Thai curry ingredient has anti-cancer properties
03 Feb 2005
The ginger-like root, galangal, which is used to flavour Thai curries, has potential anti-cancer properties according to researchers working at King's College London.
Peter Houghton, Professor of Pharmacognosy at King's, and Dr CC Lee found that extracts of both lesser galangal (Alpinia officinarum) and greater galangal (Alpinia galangal) could kill cancer cells as well as increasing the ability of normal cells to protect themselves from carcinogens.
‘This dual action is quite rare among traditional anti-cancer medicines,' said Professor Houghton. ‘Normally extracts are able to kill cancer cells or boost healthy cells' natural defences against cancer, but galangal seems to do both.' The researchers made and tested extracts from seven South-East Asian plants that were reputed to be good for treating cancer, to discover whether these claims had any scientific basis.
Several of the extracts, when added to liver cells in culture, activated a detoxifying enzyme in the cells, called GST. GST is one of several important enzymes involved in excreting carcinogens from cells. Other research groups have already demonstrated that substances which increase the activity of GST prevent cells becoming cancerous.
Lesser galangal was the most effective extract in this test.
Dr Lee went on to isolate and purify several compounds from the lesser galangal extract, two of which could activate the GST enzyme when added on their own to the liver cells.
These two compounds, which are also present in greater galangal, were more effective than the others at killing breast and lung cancer cells grown in culture.
Further tests indicated that a healthy cell type was more resilient to the chemicals than the cancerous cell types tested. One of the isolated chemicals was about three times more effective at killing the cancer cells than the healthy cells. Furthermore, the effect of this chemical on the healthy cells seemed to be reversible, unlike its effect on the cancerous cells.

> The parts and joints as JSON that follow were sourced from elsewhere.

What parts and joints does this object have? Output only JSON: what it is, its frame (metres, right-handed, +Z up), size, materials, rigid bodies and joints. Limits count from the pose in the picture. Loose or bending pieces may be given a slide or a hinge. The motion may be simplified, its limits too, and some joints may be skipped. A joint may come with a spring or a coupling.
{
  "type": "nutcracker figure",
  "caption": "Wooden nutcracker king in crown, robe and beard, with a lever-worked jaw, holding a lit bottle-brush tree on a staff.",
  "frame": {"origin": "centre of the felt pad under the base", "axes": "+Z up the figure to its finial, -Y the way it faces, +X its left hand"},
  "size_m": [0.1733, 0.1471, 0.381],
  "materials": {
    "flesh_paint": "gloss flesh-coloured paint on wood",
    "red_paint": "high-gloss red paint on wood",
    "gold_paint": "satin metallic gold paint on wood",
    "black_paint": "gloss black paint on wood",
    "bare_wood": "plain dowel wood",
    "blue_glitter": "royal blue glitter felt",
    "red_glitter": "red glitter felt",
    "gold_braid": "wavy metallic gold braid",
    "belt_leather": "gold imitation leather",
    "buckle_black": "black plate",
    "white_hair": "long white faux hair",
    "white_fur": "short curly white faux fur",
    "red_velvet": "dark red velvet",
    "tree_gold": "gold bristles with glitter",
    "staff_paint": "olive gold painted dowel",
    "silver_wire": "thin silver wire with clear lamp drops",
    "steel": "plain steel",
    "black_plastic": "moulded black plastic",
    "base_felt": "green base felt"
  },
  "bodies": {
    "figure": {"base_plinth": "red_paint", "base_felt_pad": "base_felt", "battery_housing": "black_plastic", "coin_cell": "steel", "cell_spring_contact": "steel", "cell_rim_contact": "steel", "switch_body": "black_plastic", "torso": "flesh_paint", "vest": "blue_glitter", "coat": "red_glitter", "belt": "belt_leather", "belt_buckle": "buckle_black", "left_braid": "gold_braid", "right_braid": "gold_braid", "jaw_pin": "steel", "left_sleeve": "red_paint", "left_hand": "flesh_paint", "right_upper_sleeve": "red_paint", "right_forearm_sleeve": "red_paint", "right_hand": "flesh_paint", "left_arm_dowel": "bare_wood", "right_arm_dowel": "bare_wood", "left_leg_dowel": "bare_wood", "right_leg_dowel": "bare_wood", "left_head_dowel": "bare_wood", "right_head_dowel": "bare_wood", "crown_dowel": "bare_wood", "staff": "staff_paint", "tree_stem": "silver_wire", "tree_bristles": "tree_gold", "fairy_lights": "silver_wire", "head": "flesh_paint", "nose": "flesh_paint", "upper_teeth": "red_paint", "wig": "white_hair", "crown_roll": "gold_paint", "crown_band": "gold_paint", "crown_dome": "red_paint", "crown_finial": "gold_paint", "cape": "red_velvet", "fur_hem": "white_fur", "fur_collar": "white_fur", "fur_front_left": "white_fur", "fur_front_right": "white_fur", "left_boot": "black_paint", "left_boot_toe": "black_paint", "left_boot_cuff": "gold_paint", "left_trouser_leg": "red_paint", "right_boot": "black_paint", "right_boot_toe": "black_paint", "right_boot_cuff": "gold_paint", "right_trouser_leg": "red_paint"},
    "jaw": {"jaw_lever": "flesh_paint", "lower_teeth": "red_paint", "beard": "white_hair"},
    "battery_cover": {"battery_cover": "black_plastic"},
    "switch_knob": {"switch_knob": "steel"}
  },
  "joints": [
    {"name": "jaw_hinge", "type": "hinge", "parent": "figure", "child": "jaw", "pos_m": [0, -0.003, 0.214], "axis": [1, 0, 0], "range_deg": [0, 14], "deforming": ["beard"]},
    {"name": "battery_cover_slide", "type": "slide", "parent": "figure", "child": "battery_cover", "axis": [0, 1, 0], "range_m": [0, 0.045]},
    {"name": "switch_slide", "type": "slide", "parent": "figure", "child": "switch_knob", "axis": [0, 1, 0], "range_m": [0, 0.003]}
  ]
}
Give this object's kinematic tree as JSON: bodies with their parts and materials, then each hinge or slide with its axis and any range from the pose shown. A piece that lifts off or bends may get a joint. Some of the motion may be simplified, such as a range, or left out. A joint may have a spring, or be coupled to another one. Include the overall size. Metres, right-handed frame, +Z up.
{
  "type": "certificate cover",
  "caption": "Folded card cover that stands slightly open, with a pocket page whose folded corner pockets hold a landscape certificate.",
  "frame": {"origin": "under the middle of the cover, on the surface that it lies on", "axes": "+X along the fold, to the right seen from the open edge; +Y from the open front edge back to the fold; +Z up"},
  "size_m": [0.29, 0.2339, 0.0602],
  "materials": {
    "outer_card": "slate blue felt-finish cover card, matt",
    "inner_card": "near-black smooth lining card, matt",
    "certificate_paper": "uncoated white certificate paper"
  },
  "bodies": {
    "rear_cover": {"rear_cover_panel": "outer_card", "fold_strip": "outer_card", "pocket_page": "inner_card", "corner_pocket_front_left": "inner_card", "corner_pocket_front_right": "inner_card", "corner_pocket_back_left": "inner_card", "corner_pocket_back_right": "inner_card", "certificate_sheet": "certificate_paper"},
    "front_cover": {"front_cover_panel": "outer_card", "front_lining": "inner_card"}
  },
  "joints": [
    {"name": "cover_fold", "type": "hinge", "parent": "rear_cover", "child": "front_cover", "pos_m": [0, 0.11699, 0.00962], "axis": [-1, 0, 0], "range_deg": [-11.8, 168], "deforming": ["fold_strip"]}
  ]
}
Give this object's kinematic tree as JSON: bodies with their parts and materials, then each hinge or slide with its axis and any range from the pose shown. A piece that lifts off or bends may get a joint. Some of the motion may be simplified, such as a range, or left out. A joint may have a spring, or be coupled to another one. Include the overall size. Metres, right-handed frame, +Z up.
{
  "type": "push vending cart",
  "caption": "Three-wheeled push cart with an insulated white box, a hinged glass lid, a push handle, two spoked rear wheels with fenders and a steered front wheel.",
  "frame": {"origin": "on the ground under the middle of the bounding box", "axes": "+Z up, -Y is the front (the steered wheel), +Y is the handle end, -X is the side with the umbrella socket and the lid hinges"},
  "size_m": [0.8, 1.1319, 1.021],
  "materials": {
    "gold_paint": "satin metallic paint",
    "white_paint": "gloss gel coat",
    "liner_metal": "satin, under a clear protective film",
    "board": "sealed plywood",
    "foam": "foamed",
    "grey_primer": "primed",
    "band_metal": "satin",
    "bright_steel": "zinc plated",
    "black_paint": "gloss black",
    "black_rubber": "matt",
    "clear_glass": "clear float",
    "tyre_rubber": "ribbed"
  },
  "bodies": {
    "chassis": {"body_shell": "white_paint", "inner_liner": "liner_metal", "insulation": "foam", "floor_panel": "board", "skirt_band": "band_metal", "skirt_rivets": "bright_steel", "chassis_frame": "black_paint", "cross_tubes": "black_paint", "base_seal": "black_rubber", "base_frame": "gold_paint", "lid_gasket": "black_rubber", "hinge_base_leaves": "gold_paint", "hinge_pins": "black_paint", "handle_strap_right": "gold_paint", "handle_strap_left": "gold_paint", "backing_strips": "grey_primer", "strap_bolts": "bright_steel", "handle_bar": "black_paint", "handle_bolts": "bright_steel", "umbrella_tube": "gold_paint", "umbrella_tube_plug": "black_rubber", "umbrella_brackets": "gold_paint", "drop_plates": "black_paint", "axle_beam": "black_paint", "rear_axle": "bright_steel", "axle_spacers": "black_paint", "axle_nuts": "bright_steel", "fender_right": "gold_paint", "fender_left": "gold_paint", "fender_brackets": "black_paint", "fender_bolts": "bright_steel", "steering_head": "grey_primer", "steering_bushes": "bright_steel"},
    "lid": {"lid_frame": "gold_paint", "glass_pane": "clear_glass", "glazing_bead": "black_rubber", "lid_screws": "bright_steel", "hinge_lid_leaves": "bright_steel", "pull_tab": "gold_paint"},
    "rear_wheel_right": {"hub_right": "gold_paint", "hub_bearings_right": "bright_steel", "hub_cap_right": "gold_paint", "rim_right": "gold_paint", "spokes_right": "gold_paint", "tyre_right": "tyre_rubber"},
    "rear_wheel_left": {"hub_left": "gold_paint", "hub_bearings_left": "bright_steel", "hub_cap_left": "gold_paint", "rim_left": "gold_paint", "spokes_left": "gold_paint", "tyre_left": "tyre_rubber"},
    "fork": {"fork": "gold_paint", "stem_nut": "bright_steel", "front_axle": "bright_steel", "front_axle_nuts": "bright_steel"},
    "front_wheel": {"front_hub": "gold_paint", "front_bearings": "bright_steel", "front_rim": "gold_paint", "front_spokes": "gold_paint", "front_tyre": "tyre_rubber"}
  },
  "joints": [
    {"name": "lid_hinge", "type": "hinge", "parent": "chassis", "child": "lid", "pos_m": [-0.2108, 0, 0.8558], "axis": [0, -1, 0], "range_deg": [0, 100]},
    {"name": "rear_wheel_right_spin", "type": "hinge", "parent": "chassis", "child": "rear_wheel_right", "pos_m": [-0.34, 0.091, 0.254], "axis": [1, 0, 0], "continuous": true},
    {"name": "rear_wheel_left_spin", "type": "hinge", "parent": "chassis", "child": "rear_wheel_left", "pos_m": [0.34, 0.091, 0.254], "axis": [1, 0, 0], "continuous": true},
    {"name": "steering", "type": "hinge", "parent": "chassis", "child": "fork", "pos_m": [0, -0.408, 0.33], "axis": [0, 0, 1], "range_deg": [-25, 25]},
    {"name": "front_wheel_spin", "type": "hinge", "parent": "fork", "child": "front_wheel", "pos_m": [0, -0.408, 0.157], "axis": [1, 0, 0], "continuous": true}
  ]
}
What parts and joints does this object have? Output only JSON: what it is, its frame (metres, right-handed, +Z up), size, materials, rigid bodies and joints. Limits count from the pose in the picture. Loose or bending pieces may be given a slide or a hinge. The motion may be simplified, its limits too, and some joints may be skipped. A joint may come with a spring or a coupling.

‘These laboratory experiments show that there is some basis to the claim that galangal could be used to treat cancer,' said Professor Houghton. ‘However, we are a long way from recommending that people eat galangal regularly to protect themselves against the disease. We would need to carry out further tests, such as looking to see whether people who eat galangal on a daily basis are less likely to suffer from cancer than those who do not.'
Professor Houghton's work to test the medicinal properties of natural remedies, and identify active ingredients, continues a long tradition. Almost a quarter of the medicines that are currently on the market are based on molecules found in plants, including the cancer drug, Paclitaxel (Taxol®), which comes from Yew tree bark and Galantamine (Reminyl®), for Alzheimer's disease, which comes from daffodils and snowdrops. His previous work includes studying the anti-diabetic properties of curry leaves and the beneficial properties of sage on memory.
Greater galangal has been used traditionally in Indo-China and the Malay Peninsula, against cancer of the stomach. It is also reputedly effective against indigestion, colic and dysentery, as well as some skin conditions. In powdered form or as an alcoholic extract, galangal reportedly acts as a stimulant and an aphrodisiac.